Чуть восстаю… хоть охота к пище вернулась, а сон очень прерывистый, и – ма-лый, нехватка. Выгребаюсь из-под груды запущенной корреспонденции. Был в подавленности, – такого еще не бывало. Все – ненужно! У-с-т-а-л. И за эти 6–7 недель анабиоза – надо было проверить свыше 2 тысяч страниц корректур и верстки. И еще далеко не конец. Ну, была полная апатия, – до отвращения к влачимой жизни. Жи-зни?!.. Нет – к влаченью в ней. А надо завершать, надо отзываться на дерганья… а ни вкуса, ни воли… Вот, преодолеваю… – и как раз встали??? – о «самом главном». И как же остро?! – до отчаяния. До – опустошения. Но этого не высказать. А надо – пока еще – работать, мыслить, чувствовать! И знаю: есть много-много, что нудит, «надо, надо»! А я весь – в кусочках. Перед – ZERÓ. И снова – о Боге, о (мне совершенно непонятное) первородном грехе, об… искуплении… о догматах… вере… – а я – вдруг! – опустошился! Если бы я решился писать о сем… – сам ужаснулся бы! Да где же хоть «соломинка» – ухватиться? Легко сказать (и так реторично!): «Надо держаться за край Ризы Господней»… – из поучений старца Цолликонского, у-много, да, но… не питает душу сие!.. И-щ-у – и не нахожу. По-мню: Вы мне указали на тома проф. Несмелова – «Наука о человеке». Мне тогда дало сие – чуть-чуть… и никак не наполнило. Теперь, вглядывание в себя вне себя!) – дает такой жестокий итог, что мог бы дать – «сверх-отчаянное» и – в конец – опустошающее. Нет, не решусь: стра-шно! Как я, внутри себя, доупал до такой ямы-провала?! – до… пустоты?! Мне, порой, и «молитва» представляется величайшим «бегством от себя», самообманом. А я мог написать… «Богомолье»! «Куликово поле»… «Лето Господне»!.. И сейчас эта «духовная-душевная язва», – когда мне шлют такие, полные ласки, любви и благодарения письма, совсюду!.. Прислали заказ от крупного цюрихского издательства на статью о Достоевском, к новому переводу «Идиота»!.. Что скажу?! Как скажу чужим – я, опустошенный, хуже человека «из подполья»!? Го-лей! А лгать, маску натягивать – не могу, не смею. От себя-то и бегу в «пряники», в наше былое, в нашу «радость» и в наш провальный грех… Но «Записки неписателя», конечно, не для газеты… да и печатают-то… через 2–3 месяца. Там лежит 3-я глава – и я не шлю 4 и 5, почти готовые. Ведь задумал пересмотр всего нашего… и не только «нашего»…

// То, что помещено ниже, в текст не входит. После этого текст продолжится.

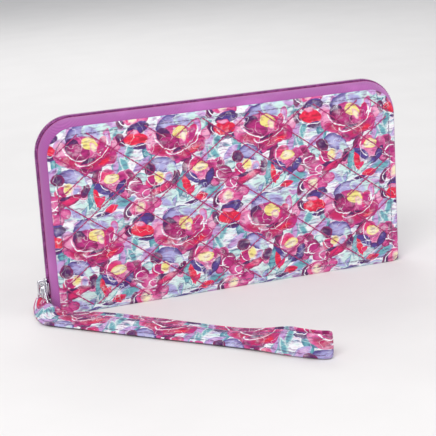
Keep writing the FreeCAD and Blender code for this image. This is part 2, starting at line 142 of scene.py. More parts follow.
class Material:
    """A node material; node() adds any node and surface() ends it."""

    def __init__(self, name):
        self.data = bpy.data.materials.new(name)
        self.data.use_nodes = True
        self.tree = self.data.node_tree
        self.tree.nodes.clear()

    def node(self, kind, settings=None, inputs=None, output=0):
        """Adds a node: its settings first, then a value or a link for each named or numbered socket."""
        made = self.tree.nodes.new(kind)
        for key, value in (settings or {}).items():
            setattr(made, key, value)
        for key, value in (inputs or {}).items():
            if isinstance(value, Socket):
                self.tree.links.new(value.output, made.inputs[key])
            else:
                made.inputs[key].default_value = value
        return Socket(self, made.outputs[output])

    def vector(self, operation, *values, output=0):
        return self.node("ShaderNodeVectorMath", {"operation": operation}, dict(enumerate(values)), output)

    def mix(self, factor, first, second):
        """first where factor is 0 and second where it is 1."""
        return self.node("ShaderNodeMix", {"data_type": "RGBA"}, {0: factor, 6: first, 7: second}, 2)

    def shaded(self, factor, colour, shade):
        """colour where factor is 0 and colour times shade where it is 1."""
        settings = {"data_type": "RGBA", "blend_type": "MULTIPLY"}
        return self.node("ShaderNodeMix", settings, {0: factor, 6: colour, 7: shade}, 2)

    def ramp(self, value, low, high, to_low=0.0, to_high=1.0):
        """A smooth step of value from low to high."""
        inputs = {0: value, 1: low, 2: high, 3: to_low, 4: to_high}
        return self.node("ShaderNodeMapRange", {"interpolation_type": "SMOOTHSTEP"}, inputs)

    def noise(self, place, scale, detail=2.0, output=0, roughness=0.5):
        inputs = {"Vector": place, "Scale": scale, "Detail": detail, "Roughness": roughness}
        return self.node("ShaderNodeTexNoise", {}, inputs, output)

    def split(self, vector):
        """The vector's three parts, from one node."""
        first = self.node("ShaderNodeSeparateXYZ", {}, {0: vector})
        return [Socket(self, output) for output in first.output.node.outputs]

    def cloth_place(self):
        return self.node("ShaderNodeUVMap", {"uv_map": "cloth"})

    def object_place(self):
        return self.node("ShaderNodeTexCoord", {}, {}, 3)

    def surface(self, colour, roughness, height=None, depth=0.0, **constants):
        """Ends the material in one Principled shader, with an optional bump of this depth in metres."""
        inputs = {"Base Color": colour, "Roughness": roughness}
        inputs.update({key.replace("_", " "): value for key, value in constants.items()})
        if height is not None:
            bump = {"Height": height, "Distance": depth, "Strength": 1.0}
            inputs["Normal"] = self.node("ShaderNodeBump", {}, bump)
        shader = self.node("ShaderNodeBsdfPrincipled", {}, inputs)
        self.node_out(shader)
        return self.data

    def node_out(self, shader):
        made = self.tree.nodes.new("ShaderNodeOutputMaterial")
        self.tree.links.new(shader.output, made.inputs["Surface"])


# ---------------------------------------------------------------- the print
REPEAT = 51.5                   # the print repeats at this distance both ways
PRINT_CENTRE = (-79.0, 94.0)    # where a large rose's heart lies on the front

WHITE = srgb(0.97, 0.97, 0.98)
MINT = srgb(0.80, 0.92, 0.90)
TEAL = srgb(0.43, 0.69, 0.73)
DEEP_TEAL = srgb(0.30, 0.55, 0.63)
LAVENDER = srgb(0.69, 0.68, 0.87)
LILAC = srgb(0.80, 0.62, 0.84)
PLUM = srgb(0.34, 0.11, 0.38)
WINE = srgb(0.55, 0.10, 0.38)
INDIGO = srgb(0.33, 0.23, 0.56)
MAGENTA = srgb(0.74, 0.13, 0.49)
ROSE = srgb(0.87, 0.36, 0.62)
BLUSH = srgb(0.94, 0.64, 0.78)
HOT = srgb(0.90, 0.17, 0.45)
CRIMSON = srgb(0.92, 0.10, 0.29)
LIP = srgb(0.77, 0.09, 0.38)
CREAM = srgb(0.97, 0.93, 0.76)
YELLOW = srgb(0.95, 0.89, 0.53)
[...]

Я знаю: Вы мне не ответите по существу. Вы мне дадите чудесные строки, возносящую лирику Молитвы, Иконы, Ипостасей… Но это, для меня, от-сегодня, – лишь лепестки роз, а все чрево вопит – мя-са!.. – сути!! Вынь-положь!! – дабы осязнул. Нет сего. А «шипы» колют, отравляет змея́ вертлющая… анализ! И ничего не поделаешь. Я вдруг увидал, как люди (и умнейшие!) умеют «убегать от себя»!.. И ужаснулся. А я разучиваюсь «убегать». И всякие «глубокомыслия» (а ско-лько их!)… для меня – как… сено. Слова, слова, слова… Атомный век – о, страшный: он несет законченное разложение всего – в человёнке. Но обо всем можно лишь говорить дни… в письме не сказать. Может быть, в воздухе Женевы – для меня – что-то вредоносное?!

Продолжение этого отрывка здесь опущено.